PROBLEM DETAILS
Set down, exactly as written, only the lines starting with the one that holds "let solid = toSolid(wornBody());" and ending with the one that holds "bpy.context.scene.collection.objects.link(empty)".

LISTED RECORDS
— START —

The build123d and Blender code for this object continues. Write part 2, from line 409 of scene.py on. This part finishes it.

— END —
— START —

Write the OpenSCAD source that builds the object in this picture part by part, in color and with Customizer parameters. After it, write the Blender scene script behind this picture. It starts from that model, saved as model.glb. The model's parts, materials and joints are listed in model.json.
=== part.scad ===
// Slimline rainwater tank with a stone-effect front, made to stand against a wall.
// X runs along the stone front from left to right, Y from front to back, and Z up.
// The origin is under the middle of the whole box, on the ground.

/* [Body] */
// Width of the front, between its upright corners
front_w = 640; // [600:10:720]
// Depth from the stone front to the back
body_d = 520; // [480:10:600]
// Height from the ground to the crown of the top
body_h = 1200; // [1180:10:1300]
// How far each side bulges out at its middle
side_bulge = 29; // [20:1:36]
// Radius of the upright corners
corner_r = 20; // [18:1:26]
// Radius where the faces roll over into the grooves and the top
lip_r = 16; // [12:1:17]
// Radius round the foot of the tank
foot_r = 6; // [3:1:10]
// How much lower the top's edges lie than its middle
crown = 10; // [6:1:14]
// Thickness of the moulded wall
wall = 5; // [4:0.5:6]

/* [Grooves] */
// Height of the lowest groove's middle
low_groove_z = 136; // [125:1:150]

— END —
— START —

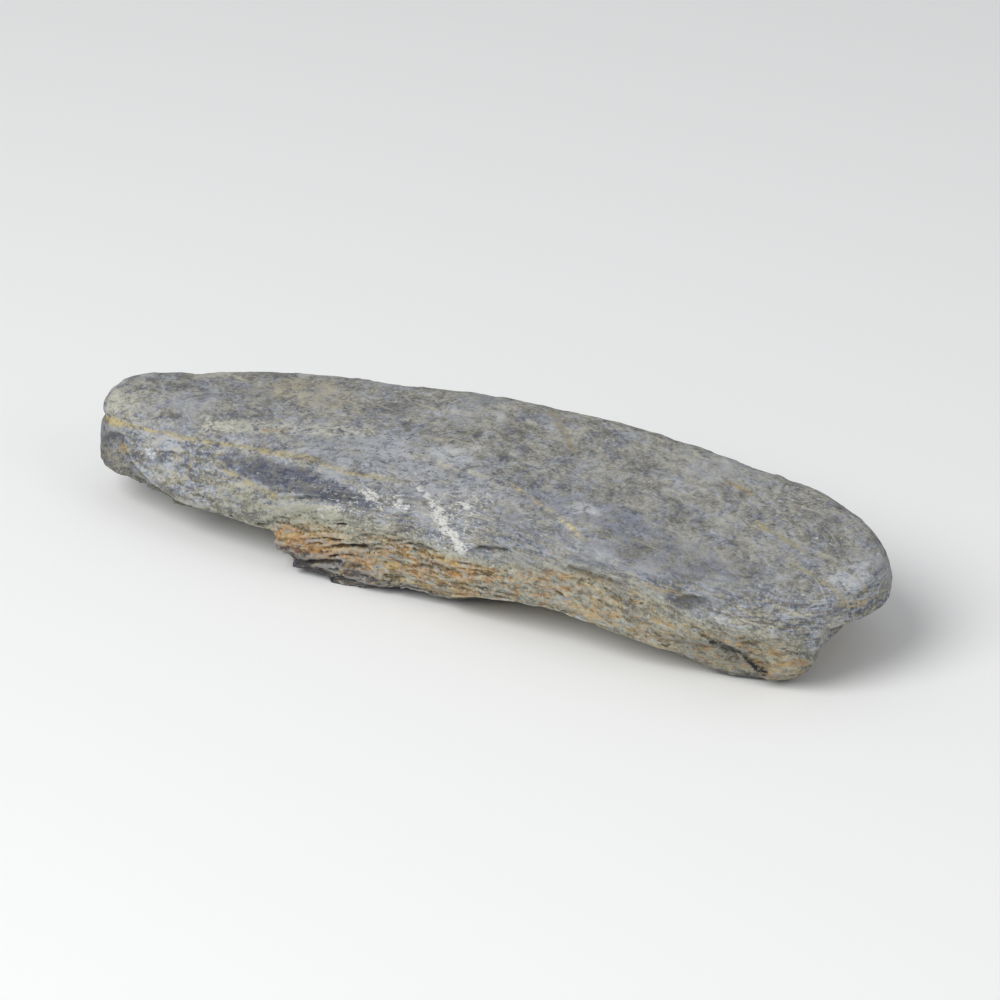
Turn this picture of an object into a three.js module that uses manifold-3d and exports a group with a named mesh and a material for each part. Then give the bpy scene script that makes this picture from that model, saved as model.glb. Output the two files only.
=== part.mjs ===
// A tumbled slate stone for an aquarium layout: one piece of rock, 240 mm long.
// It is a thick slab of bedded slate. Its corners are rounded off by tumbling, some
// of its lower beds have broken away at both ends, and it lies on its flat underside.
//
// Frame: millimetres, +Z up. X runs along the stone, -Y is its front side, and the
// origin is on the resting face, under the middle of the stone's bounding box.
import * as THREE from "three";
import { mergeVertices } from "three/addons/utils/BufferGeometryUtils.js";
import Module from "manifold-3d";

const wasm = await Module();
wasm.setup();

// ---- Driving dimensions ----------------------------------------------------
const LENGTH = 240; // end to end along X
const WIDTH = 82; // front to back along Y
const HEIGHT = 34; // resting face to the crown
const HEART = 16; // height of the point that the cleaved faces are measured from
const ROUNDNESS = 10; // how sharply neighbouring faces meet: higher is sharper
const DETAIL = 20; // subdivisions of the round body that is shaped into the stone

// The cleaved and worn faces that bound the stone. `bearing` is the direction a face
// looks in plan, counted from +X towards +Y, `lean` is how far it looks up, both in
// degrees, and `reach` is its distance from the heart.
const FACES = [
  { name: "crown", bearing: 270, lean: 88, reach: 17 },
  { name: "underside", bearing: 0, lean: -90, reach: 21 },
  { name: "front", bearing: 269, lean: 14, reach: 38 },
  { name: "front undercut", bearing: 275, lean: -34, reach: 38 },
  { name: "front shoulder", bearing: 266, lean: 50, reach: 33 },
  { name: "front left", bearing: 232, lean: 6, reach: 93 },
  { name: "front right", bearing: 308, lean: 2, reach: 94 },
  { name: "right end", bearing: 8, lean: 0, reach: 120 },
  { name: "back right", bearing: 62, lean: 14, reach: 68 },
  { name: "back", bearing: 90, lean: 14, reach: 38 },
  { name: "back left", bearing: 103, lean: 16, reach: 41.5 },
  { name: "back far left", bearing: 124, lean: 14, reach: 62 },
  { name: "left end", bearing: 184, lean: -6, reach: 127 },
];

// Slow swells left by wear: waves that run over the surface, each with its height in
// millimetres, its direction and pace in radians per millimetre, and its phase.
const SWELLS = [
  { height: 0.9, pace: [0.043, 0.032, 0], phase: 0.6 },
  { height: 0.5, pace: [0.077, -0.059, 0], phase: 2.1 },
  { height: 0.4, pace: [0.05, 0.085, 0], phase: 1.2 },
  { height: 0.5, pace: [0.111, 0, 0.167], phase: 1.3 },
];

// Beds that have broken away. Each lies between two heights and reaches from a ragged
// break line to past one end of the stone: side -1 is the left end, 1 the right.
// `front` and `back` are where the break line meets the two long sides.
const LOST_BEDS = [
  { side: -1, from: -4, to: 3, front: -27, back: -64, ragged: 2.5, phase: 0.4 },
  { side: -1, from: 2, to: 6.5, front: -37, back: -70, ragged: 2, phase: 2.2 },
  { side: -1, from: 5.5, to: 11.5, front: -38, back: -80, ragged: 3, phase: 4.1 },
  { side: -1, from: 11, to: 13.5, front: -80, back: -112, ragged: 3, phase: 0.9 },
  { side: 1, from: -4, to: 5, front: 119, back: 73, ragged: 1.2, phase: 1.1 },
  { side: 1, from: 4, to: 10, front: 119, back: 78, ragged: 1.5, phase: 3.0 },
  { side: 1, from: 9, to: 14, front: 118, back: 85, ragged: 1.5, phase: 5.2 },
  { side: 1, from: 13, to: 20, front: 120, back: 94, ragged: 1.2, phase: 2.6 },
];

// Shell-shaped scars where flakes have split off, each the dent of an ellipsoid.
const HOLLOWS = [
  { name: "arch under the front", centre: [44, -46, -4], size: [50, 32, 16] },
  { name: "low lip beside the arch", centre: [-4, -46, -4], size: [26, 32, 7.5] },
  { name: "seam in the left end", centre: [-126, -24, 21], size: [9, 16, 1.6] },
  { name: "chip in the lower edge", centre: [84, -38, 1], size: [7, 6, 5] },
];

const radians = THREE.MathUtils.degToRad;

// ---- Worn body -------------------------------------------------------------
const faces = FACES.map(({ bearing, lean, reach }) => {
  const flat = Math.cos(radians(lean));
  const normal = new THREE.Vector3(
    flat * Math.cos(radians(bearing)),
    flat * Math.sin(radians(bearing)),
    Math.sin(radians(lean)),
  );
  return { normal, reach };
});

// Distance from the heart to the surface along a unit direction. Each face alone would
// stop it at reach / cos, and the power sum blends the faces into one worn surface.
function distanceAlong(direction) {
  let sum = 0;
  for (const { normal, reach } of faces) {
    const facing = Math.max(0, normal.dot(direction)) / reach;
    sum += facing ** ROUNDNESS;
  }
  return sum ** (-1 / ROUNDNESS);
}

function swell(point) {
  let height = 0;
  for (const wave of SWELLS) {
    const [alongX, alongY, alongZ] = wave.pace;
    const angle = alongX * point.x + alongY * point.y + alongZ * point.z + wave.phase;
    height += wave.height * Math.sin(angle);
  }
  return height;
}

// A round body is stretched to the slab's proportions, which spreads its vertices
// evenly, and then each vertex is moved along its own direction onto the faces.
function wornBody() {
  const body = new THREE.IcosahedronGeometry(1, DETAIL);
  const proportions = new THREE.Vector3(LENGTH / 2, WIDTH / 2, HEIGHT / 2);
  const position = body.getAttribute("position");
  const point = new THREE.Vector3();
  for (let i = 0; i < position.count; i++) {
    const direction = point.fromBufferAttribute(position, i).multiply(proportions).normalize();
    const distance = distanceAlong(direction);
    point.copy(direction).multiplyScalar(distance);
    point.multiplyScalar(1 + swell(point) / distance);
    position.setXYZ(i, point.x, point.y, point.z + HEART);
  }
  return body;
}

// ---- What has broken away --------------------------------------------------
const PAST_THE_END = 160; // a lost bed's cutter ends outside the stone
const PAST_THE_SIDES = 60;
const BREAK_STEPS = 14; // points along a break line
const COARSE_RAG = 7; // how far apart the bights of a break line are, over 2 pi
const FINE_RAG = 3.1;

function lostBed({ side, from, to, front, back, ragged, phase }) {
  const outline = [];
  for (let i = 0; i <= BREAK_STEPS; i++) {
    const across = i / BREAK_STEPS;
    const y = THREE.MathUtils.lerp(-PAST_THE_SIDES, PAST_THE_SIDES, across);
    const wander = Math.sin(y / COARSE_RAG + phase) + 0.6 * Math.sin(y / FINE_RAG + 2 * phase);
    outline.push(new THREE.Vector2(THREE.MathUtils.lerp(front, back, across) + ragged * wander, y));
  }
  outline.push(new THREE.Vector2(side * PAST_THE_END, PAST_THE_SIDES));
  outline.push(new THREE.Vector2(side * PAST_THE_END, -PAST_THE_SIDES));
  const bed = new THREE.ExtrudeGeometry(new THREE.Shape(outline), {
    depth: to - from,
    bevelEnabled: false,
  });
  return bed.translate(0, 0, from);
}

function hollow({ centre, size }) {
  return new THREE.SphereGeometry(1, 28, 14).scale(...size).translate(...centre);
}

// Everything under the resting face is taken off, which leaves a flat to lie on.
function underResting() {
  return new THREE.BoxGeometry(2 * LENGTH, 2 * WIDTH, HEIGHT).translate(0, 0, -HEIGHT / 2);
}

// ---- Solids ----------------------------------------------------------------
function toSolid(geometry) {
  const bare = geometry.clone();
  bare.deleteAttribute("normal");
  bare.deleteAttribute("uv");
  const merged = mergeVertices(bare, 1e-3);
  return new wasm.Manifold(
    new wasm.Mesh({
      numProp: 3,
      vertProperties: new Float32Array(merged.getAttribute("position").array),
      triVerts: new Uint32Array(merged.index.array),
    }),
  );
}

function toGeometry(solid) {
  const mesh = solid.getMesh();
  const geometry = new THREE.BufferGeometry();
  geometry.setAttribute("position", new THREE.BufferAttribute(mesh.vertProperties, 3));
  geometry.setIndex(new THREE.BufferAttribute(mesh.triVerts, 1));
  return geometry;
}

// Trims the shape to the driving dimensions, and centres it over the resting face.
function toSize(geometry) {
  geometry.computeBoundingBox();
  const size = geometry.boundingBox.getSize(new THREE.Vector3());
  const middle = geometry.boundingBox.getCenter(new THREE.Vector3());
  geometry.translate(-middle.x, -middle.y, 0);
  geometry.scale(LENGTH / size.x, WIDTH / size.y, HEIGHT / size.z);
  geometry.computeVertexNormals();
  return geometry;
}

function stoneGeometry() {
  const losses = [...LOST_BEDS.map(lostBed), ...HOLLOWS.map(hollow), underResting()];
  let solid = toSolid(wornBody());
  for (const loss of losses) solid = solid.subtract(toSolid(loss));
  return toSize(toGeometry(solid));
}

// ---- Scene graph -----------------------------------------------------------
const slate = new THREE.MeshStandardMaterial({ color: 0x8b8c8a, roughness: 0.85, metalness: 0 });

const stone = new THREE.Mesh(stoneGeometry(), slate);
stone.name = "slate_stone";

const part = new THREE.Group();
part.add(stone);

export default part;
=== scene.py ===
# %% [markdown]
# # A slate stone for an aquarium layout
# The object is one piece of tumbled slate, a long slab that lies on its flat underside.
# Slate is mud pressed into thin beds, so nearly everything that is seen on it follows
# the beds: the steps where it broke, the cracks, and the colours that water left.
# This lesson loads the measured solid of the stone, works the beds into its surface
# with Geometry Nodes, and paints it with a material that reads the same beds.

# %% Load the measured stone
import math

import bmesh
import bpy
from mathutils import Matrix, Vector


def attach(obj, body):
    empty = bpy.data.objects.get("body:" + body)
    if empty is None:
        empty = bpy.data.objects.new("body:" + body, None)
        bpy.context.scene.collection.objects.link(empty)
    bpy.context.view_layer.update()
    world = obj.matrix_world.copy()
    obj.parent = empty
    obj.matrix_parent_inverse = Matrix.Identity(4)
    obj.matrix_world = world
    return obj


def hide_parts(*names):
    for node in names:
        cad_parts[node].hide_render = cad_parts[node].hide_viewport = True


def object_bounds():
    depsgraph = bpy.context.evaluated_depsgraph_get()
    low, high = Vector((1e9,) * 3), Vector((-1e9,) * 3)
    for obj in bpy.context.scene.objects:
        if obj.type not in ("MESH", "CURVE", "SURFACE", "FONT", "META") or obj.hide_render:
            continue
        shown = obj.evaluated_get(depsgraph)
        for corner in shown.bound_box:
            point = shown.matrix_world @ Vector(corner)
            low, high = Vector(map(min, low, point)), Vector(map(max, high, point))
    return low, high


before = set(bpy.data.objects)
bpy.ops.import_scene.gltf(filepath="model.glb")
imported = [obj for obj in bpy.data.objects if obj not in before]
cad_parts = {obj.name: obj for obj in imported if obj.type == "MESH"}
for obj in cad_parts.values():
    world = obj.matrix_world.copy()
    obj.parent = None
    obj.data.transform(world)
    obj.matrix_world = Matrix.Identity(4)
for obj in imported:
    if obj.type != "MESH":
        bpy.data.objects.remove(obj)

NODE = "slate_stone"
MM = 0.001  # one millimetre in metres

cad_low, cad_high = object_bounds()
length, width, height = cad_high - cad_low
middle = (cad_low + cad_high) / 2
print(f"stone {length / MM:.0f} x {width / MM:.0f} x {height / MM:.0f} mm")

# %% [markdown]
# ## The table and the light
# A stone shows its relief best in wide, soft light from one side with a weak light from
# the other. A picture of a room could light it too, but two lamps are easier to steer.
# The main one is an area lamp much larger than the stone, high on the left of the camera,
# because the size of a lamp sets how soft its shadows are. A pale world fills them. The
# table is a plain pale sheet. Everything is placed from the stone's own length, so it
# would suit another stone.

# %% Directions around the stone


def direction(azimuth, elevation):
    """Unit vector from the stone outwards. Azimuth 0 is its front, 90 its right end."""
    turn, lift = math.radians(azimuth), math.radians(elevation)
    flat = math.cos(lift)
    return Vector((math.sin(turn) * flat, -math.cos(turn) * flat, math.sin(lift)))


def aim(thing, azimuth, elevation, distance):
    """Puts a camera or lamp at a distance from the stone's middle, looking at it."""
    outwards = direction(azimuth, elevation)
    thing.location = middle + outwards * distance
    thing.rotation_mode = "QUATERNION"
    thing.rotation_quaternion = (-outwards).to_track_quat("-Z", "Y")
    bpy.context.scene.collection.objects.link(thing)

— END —

SOLUTION FOR THIS EXERCISE
  let solid = toSolid(wornBody());
  for (const loss of losses) solid = solid.subtract(toSolid(loss));
  return toSize(toGeometry(solid));
}

// ---- Scene graph -----------------------------------------------------------
const slate = new THREE.MeshStandardMaterial({ color: 0x8b8c8a, roughness: 0.85, metalness: 0 });

const stone = new THREE.Mesh(stoneGeometry(), slate);
stone.name = "slate_stone";

const part = new THREE.Group();
part.add(stone);

export default part;
=== scene.py ===
# %% [markdown]
# # A slate stone for an aquarium layout
# The object is one piece of tumbled slate, a long slab that lies on its flat underside.
# Slate is mud pressed into thin beds, so nearly everything that is seen on it follows
# the beds: the steps where it broke, the cracks, and the colours that water left.
# This lesson loads the measured solid of the stone, works the beds into its surface
# with Geometry Nodes, and paints it with a material that reads the same beds.

# %% Load the measured stone
import math

import bmesh
import bpy
from mathutils import Matrix, Vector


def attach(obj, body):
    empty = bpy.data.objects.get("body:" + body)
    if empty is None:
        empty = bpy.data.objects.new("body:" + body, None)
        bpy.context.scene.collection.objects.link(empty)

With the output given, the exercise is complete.